■ WHAT YOU NEED TO DO
Write out exactly the lines from the line with "back_foam();" through the line with "from mathutils import Matrix, Vector", including both, and nothing more.
-- start STORED ROWS --
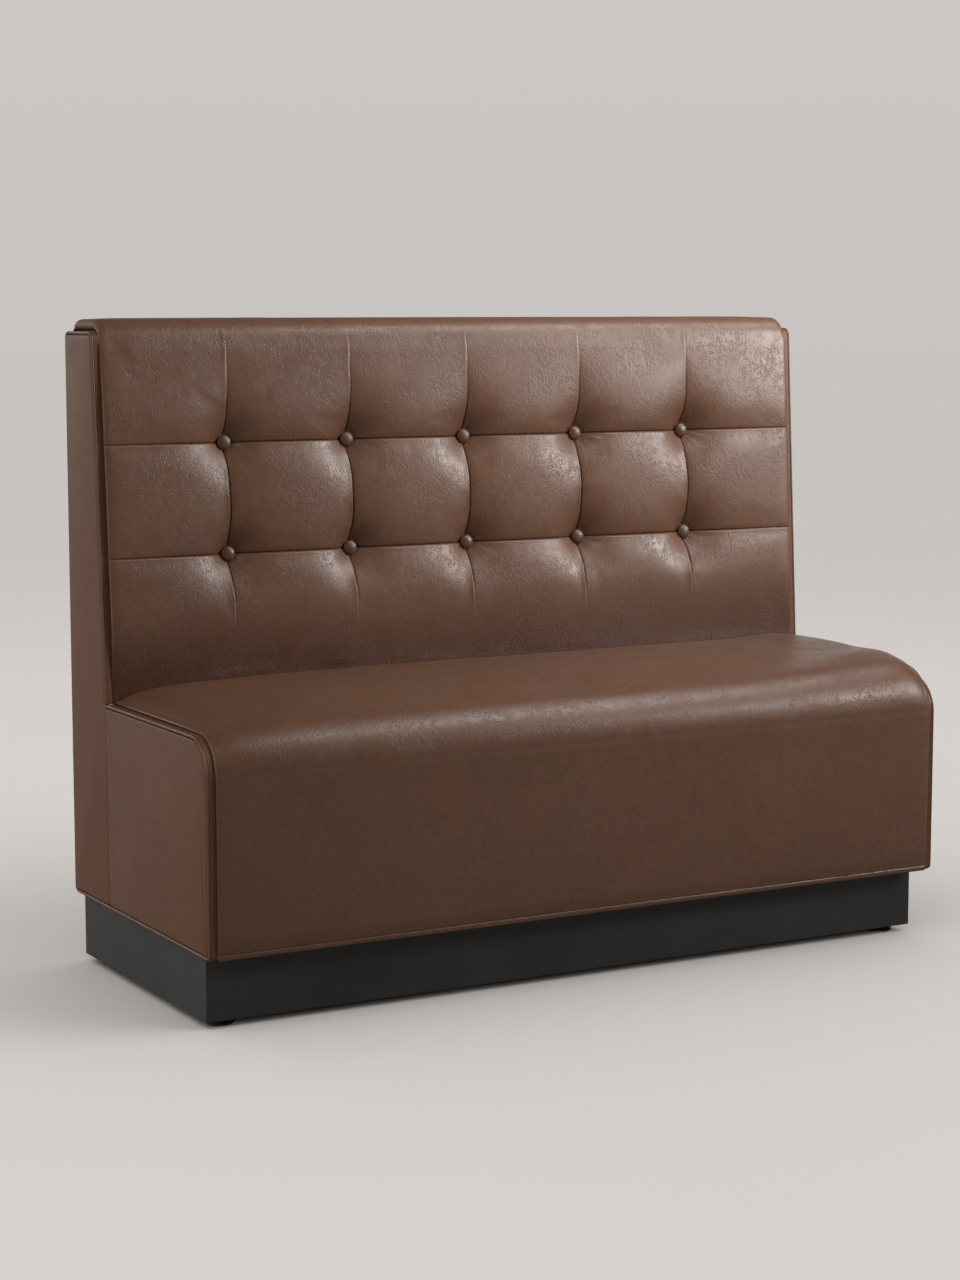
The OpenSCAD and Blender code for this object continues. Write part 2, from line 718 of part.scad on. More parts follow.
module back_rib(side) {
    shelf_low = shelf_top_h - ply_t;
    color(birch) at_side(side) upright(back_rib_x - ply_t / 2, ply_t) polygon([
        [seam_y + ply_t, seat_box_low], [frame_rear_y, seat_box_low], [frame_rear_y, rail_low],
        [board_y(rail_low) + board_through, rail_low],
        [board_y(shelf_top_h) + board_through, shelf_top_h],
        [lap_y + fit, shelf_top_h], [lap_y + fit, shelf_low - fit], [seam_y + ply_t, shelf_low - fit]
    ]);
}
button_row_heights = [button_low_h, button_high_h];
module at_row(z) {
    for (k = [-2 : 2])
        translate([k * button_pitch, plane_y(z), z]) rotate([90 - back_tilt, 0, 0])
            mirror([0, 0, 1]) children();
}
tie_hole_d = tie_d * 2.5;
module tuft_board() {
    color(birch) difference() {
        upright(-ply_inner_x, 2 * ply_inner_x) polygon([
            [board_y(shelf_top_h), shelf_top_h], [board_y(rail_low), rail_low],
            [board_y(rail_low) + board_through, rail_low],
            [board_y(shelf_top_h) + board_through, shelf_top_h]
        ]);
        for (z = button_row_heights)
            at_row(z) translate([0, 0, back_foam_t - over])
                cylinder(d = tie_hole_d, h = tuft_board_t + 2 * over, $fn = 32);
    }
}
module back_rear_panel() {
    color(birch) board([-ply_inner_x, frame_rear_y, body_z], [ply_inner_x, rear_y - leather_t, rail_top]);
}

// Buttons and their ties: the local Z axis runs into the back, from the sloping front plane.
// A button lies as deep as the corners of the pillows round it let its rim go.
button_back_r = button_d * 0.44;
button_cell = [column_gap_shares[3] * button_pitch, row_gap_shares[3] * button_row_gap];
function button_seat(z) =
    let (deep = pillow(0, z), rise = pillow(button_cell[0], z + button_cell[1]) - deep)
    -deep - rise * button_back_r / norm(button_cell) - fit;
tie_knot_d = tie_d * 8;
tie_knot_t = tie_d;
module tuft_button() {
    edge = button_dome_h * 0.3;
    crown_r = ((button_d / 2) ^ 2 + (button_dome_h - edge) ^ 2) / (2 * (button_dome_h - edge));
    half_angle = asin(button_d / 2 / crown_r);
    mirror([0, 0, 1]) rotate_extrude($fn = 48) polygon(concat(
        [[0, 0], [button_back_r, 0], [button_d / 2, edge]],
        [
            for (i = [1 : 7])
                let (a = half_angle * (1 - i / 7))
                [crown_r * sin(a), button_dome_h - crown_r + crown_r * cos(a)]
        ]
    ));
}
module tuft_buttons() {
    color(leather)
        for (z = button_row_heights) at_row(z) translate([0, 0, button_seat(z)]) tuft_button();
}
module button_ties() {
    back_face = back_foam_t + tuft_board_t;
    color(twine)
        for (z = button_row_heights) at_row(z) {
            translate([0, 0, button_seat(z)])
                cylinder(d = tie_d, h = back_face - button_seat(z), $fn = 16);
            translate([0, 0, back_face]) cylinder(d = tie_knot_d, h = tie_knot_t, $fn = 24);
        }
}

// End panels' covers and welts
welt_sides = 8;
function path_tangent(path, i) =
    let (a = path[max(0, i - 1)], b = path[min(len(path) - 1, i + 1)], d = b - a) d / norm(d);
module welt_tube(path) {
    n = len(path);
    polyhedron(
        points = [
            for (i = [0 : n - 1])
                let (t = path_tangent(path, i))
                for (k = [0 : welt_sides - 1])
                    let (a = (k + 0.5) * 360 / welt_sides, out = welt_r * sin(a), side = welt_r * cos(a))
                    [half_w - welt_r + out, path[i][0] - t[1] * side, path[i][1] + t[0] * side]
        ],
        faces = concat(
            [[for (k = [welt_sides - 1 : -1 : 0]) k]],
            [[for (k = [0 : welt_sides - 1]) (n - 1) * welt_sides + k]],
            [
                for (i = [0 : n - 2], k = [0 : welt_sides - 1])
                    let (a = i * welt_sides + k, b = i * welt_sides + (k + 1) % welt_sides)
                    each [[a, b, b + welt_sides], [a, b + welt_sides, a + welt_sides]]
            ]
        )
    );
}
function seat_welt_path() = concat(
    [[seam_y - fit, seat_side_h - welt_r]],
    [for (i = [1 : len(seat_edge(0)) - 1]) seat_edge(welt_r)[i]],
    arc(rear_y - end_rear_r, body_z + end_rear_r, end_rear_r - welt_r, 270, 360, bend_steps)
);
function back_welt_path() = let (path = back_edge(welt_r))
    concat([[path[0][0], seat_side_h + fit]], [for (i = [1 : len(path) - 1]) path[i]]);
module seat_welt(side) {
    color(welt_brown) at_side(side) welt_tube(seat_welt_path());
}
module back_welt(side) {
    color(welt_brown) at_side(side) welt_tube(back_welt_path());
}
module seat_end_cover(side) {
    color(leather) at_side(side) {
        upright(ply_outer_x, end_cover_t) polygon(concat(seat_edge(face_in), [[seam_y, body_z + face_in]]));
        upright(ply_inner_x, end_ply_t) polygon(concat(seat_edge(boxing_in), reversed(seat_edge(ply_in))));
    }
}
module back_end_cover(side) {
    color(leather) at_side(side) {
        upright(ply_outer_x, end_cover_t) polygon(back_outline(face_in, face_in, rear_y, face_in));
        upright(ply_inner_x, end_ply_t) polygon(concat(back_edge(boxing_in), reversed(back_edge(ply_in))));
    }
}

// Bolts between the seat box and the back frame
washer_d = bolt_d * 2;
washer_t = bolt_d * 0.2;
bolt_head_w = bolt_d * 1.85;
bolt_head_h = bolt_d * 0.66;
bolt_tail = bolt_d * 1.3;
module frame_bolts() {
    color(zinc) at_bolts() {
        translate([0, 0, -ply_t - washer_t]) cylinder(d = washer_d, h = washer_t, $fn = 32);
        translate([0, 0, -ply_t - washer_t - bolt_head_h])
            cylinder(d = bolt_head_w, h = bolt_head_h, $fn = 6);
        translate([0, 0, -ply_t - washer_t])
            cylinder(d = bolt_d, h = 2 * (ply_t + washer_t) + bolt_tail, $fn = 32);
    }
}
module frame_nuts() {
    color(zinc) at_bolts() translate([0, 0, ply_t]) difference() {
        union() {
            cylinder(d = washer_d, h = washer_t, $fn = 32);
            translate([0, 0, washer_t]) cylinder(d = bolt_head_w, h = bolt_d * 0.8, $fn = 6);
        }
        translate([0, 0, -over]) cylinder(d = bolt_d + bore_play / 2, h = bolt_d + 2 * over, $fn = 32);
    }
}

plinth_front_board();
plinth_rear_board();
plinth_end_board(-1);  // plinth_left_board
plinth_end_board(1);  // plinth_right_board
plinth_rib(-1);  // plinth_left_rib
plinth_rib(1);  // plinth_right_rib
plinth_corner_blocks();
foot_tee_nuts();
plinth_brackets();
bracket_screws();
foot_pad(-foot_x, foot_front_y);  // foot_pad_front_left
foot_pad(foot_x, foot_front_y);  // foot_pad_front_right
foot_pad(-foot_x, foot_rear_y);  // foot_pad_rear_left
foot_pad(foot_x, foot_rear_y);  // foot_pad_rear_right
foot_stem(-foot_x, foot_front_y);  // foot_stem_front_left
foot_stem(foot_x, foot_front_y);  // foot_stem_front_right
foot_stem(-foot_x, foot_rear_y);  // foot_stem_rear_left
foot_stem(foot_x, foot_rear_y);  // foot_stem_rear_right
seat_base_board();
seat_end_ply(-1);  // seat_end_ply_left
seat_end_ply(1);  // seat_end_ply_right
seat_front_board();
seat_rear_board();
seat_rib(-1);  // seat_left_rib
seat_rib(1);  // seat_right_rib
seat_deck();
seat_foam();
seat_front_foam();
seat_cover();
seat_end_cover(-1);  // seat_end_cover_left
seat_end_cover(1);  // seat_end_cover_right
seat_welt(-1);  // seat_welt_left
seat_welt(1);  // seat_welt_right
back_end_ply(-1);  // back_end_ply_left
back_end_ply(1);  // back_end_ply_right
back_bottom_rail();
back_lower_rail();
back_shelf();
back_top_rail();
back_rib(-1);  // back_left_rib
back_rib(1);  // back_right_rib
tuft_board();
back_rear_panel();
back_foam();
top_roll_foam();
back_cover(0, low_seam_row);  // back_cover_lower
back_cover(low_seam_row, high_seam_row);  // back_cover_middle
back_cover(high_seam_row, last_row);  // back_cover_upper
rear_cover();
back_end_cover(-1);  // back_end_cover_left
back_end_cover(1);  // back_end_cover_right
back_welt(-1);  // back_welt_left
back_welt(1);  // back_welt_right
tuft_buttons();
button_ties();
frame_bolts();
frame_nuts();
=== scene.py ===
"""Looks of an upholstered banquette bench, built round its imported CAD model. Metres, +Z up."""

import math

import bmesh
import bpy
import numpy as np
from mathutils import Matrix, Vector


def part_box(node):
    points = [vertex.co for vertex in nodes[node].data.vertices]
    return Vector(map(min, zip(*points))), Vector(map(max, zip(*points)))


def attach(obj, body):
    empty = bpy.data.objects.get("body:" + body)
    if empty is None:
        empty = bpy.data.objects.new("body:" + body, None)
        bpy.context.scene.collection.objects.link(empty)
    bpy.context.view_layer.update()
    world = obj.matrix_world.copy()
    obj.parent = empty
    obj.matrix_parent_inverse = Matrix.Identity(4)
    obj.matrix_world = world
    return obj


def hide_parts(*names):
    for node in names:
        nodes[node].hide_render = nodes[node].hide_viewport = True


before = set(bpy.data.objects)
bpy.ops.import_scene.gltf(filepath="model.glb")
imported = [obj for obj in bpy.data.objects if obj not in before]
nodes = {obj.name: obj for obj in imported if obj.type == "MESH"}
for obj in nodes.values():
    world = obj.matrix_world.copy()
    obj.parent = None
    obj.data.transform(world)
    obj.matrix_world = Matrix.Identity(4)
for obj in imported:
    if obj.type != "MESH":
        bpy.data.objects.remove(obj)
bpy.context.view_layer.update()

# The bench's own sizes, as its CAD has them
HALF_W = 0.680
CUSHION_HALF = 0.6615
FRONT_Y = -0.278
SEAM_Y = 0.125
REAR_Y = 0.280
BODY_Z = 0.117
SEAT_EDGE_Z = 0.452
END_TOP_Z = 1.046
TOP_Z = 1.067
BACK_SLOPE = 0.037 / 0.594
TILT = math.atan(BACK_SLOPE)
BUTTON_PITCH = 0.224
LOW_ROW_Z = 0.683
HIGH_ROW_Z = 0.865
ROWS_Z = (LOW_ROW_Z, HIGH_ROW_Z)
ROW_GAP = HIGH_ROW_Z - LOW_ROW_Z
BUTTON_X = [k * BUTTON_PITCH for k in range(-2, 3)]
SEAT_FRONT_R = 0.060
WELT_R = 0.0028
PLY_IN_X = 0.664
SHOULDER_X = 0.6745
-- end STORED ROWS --
-- start STORED ROWS --
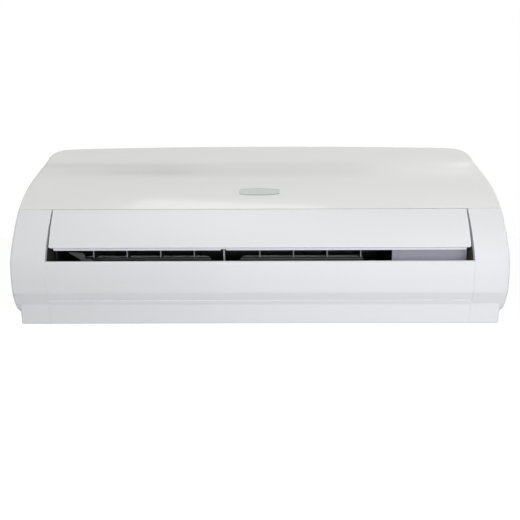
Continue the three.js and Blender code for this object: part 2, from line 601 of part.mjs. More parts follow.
-- end STORED ROWS --
■ OUTPUT FOR THIS TASK
back_foam();
top_roll_foam();
back_cover(0, low_seam_row);  // back_cover_lower
back_cover(low_seam_row, high_seam_row);  // back_cover_middle
back_cover(high_seam_row, last_row);  // back_cover_upper
rear_cover();
back_end_cover(-1);  // back_end_cover_left
back_end_cover(1);  // back_end_cover_right
back_welt(-1);  // back_welt_left
back_welt(1);  // back_welt_right
tuft_buttons();
button_ties();
frame_bolts();
frame_nuts();
=== scene.py ===
"""Looks of an upholstered banquette bench, built round its imported CAD model. Metres, +Z up."""

import math

import bmesh
import bpy
import numpy as np
from mathutils import Matrix, Vector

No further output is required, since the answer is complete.